We drank some beers in the room and smoked some of the green stuff and were having a good time there before we set out to have some dinner and drinks.

We went to the Smokehouse next door and had a drink and ordered some dinner. I was going to get the salad bar cause it was late and I don't like to eat too heavy too late, and the soup sounded good, but I backtracked and ended up choosing the Italian cannelloni special for me while Laura ordered the brisket. The cannelloni was good but not something I would travel 20 miles to eat again. I had a bloody mary and it was good, too, but nothing standout. The service was excellent though and I was so enamored with my company and our conversation, the food wasn't really on my mind.

After we ate we went back to the hotel and partied til late in the morning before I had to take Laura home and make my way back to Blythe. It was sad saying good-bye because it was one of the most fun nights I can remember having.

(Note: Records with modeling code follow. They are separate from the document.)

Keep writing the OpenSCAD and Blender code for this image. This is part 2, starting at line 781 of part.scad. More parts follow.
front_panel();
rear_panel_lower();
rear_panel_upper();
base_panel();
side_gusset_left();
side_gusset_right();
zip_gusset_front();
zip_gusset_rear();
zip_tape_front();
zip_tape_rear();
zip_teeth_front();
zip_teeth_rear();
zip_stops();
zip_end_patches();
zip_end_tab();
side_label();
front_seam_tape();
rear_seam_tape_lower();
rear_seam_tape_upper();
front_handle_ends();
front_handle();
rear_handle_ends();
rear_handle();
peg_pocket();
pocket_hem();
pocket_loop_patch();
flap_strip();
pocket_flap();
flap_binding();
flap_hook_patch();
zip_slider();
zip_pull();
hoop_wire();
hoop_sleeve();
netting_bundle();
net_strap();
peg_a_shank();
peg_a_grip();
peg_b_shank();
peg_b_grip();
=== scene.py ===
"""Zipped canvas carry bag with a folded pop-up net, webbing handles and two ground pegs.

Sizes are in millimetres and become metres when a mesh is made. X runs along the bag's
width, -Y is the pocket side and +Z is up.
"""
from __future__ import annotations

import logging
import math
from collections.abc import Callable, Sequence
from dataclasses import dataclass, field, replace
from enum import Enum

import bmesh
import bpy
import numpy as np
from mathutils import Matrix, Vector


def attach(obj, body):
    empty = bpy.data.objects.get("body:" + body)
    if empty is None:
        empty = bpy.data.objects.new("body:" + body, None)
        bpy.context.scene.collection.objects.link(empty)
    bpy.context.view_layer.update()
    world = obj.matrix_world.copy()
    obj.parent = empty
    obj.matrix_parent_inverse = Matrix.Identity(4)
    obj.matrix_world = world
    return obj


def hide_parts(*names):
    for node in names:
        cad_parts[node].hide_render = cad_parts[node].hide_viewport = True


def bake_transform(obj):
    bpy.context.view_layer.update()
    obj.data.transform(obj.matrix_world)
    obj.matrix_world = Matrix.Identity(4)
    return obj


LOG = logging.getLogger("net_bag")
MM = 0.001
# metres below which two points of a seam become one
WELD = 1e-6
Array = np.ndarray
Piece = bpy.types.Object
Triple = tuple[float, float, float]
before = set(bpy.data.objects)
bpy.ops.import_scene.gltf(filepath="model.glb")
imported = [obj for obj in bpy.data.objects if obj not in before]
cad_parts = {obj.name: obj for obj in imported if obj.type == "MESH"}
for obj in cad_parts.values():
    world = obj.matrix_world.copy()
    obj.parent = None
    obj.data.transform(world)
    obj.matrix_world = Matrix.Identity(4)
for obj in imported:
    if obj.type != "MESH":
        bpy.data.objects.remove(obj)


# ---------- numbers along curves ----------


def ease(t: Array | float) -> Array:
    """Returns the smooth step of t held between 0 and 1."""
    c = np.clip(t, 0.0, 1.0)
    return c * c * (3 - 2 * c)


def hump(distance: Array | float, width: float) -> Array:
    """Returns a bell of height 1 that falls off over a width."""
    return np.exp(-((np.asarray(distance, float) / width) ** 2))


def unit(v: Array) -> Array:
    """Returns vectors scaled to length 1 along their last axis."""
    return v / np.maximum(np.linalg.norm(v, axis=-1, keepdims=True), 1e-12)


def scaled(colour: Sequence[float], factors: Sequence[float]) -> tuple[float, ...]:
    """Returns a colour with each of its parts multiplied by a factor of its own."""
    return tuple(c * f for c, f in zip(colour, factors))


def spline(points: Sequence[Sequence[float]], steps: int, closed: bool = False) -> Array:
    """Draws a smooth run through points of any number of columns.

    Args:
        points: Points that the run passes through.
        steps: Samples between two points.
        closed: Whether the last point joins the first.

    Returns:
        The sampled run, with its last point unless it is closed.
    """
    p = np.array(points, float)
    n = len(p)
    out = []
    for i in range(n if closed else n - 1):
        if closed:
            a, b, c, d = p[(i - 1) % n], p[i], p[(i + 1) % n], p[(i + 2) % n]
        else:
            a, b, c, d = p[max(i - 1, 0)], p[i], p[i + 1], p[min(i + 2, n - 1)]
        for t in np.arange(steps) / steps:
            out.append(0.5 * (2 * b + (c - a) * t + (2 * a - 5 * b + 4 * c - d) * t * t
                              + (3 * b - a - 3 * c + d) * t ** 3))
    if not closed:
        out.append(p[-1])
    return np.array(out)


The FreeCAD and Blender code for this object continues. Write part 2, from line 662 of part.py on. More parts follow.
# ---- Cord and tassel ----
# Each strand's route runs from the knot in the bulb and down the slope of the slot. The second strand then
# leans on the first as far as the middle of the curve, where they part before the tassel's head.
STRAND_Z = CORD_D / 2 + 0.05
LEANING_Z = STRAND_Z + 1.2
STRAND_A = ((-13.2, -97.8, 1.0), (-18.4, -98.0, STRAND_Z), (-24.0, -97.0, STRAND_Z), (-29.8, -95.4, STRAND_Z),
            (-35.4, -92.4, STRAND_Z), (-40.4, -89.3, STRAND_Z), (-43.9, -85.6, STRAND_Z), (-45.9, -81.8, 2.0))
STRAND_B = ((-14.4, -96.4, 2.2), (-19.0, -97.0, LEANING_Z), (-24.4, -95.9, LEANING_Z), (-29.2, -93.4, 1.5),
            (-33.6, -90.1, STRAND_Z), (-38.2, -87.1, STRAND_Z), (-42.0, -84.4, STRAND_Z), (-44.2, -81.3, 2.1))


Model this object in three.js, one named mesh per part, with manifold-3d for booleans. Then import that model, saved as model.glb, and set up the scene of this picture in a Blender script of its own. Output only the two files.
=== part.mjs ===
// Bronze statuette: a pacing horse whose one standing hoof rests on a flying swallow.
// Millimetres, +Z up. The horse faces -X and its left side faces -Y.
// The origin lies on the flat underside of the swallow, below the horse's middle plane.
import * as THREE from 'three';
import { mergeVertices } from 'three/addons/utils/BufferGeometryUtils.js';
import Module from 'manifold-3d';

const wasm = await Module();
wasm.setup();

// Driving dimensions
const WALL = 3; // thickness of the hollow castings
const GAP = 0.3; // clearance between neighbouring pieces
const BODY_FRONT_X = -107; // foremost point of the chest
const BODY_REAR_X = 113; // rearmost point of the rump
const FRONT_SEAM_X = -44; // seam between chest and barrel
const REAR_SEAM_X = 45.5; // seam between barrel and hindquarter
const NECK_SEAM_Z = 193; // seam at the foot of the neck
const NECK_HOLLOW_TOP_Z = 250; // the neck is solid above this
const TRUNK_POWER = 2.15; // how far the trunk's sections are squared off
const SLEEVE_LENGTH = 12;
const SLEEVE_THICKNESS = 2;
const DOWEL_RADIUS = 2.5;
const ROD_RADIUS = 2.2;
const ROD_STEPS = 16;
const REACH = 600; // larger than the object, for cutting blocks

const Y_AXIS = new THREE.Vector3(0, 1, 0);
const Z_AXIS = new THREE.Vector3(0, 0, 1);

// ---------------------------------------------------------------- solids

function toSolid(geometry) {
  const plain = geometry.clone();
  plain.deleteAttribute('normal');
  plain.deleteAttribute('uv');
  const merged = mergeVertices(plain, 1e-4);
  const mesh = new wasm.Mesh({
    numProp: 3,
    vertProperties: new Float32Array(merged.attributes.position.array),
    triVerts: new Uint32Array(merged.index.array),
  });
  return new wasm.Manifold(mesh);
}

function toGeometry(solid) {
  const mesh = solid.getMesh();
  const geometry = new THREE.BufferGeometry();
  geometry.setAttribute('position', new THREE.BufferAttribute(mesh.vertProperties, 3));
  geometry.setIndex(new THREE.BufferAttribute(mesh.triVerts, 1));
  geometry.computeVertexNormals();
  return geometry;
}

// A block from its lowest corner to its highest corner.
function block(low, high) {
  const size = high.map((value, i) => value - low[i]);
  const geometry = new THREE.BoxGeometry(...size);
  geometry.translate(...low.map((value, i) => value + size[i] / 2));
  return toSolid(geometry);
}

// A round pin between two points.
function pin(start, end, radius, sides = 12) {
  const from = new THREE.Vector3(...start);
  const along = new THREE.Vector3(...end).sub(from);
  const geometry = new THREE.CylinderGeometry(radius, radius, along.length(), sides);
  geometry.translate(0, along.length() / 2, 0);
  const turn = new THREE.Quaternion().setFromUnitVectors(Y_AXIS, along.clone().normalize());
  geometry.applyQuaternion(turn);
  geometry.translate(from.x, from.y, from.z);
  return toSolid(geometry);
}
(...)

I would recommend Cave Creek to any biker that is looking for a good party. We were there on a Thursday and from what I've heard, the place really rocks on the weekends. Maybe next time it will be a weekend trip but there are so many other places to visit, it might be awhile before I return. Then again, I have such a great memory of that night, I might come back again real soon. 

The Hideaway, a really cool biker bar in Cave Creek.

The Tumbleweed Hotel in Cave Creek.

The front of the Tumbleweed Hotel is the place to shop if you're a tourist.